Are Clusters Measurable?

Just like one can construct an algorithm to study linkages between companies one can also create algorithms to calculate cross linkages of complementary industries. Assessing how clusters are formed and how they connect to create innovation is part of the process of maximizing economic growth. Economic systems are made up of things that range from human motivation all the way over resource usage. In the case of clusters, the goal is to understand the specific data markers that improve adaptations in multiples industries and learn how to repeat that in other places for national advantage.

How the Research Started? 

The Tuna Industry Picture
The TRIC idea started in 2010 while understanding an amebic network phenomenon in Detroit and more purposively in 2012 while pondering how commercial fishing functions in the context of regulation and declining fish stocks that put small fisherman in distress. Declining fish sources and restrictive business opportunities leaves less in the hands of the average person at a time when demand is still rising remarkably. To reverse such trends means understanding a working system and the many parts within a changing environmental context.
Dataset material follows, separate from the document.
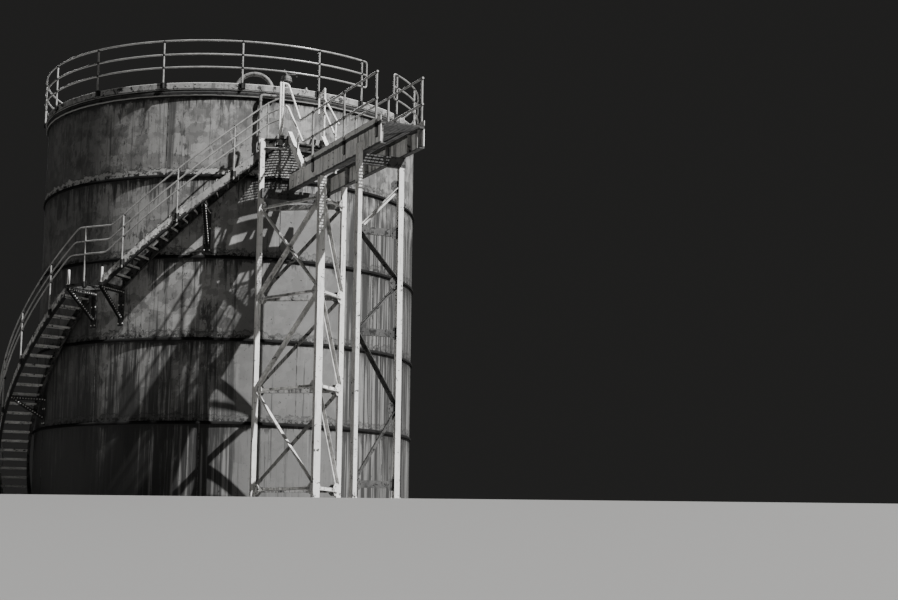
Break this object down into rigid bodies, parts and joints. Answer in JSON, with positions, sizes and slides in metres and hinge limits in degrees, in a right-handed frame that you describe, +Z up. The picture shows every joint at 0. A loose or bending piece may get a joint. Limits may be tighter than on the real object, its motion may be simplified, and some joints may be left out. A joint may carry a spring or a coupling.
{
  "type": "vertical storage tank",
  "caption": "Upright cylindrical steel storage tank with ringed seams, a curved stair round the shell, a roof handrail and a raised gangway on braced legs.",
  "frame": {"origin": "on the tank's upright axis, at the underside of its bottom plate", "axes": "+Z up; -Y towards the side with the stair head and gangway; +X to the right seen from there"},
  "size_m": [8.7064, 11.8989, 8.8162],
  "materials": {
    "shell": "weathered grey paint, mottled, with dark vertical rust streaks",
    "seam": "dark dirty paint with rust along the edges",
    "roof": "pale grey paint, worn and stained",
    "rail": "pale paint, worn to rust in places",
    "stair": "flaking pale paint over rust",
    "pale": "off-white paint with rust spots",
    "girder": "mid-grey paint with rust runs from the top edge",
    "pipe": "dull grey paint, stained"
  },
  "bodies": {
    "root": {"bottom_plate": "seam", "shell_course_1": "shell", "shell_course_2": "shell", "shell_course_3": "shell", "shell_course_4": "shell", "shell_course_5": "shell", "seam_ring_1": "seam", "seam_ring_2": "seam", "seam_ring_3": "seam", "seam_ring_4": "seam", "curb_ring": "seam", "roof_plate": "roof", "roof_edge_band": "roof", "swan_neck_pipe": "pipe", "roof_vent": "pipe", "vent_downpipe": "pipe", "roof_rail_1": "rail", "roof_rail_2": "rail", "roof_rail_3": "rail", "roof_rail_4": "rail", "roof_rail_5": "rail", "roof_rail_6": "rail", "stair_flight_lower": "stair", "stair_landing": "stair", "stair_flight_upper": "stair", "stair_bracket_1": "girder", "stair_bracket_2": "girder", "stair_bracket_3": "girder", "stair_bracket_4": "girder", "stair_rail_lower": "rail", "stair_rail_landing": "rail", "stair_rail_upper": "rail", "tower_leg_a": "pale", "tower_leg_b": "pale", "tower_leg_c": "pale", "tower_leg_d": "pale", "tower_leg_e": "pale", "tower_bracing_ab": "pale", "tower_bracing_bc": "pale", "tower_bracing_ac": "girder", "gangway_bracing_de": "girder", "stair_head_platform": "girder", "short_flight": "pale", "short_flight_rail_near": "pale", "short_flight_rail_far": "pale", "gangway_channel_near": "girder", "gangway_channel_far": "girder", "gangway_deck": "girder", "cross_beam_inner": "girder", "cross_beam_outer": "girder", "gangway_rail_near": "rail", "gangway_rail_far": "rail"}
  },
  "joints": []
}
The central questions at the time were how to increase fish stocks, improve opportunities for smaller businesses while maintaining ecosystem health. One long term solution I found beyond changing regulations was to innovate the environment and all that was within that environment to produce and harvest more fish while still maximizing long term sustainability. In my preliminary model I thought of all the pieces that might create an embedded robotic fish steward that studies, helps, and monitors large fish schools (i.e. over fishing, regulation violations or reports pollution sources). Then I pondered how many other industries would be impacted not only by my fish robot example but also all the patents needed to create and produce such fish robots. A real problem with a hypothetical solution would require innovative jumps that are becoming more possible with AI, energy and robotic advancements.

Potential National Benefits

The benefits of developing expanding transactional clusters across many industries are potentially. We might consider the butterfly effects of multiple innovations influencing multiple industries with a new discovery that leads to new products. Innovative discoveries that have significant industry value means that exports by American made products will rise and the nation's GDP will expand. Further that with possible improvements in wages for highly skilled workers within clusters, depending on how we allocate under a broader based capitalism, and you have benefits impacting a wider group of stakeholders. 

We should also not forget that other industries such as the military, space industry, tools, etc. tied to a cluster's design are likely to benefit from such rapid innovation to develop additional competitive advantages.

Key Points:

-Complementary clusters create broader innovations versus primarily deeper innovations.

-The TRIC model may have significant research and investment advantages for participating industries.

-The Transactional Rapid Innovative Cluster model (TRIC) model seeks to improve innovation across multiple industries to speed national development. 

-Creation of important prototypes leads to new patents and multi industry adaptations that leads to butterfly effects across many networks.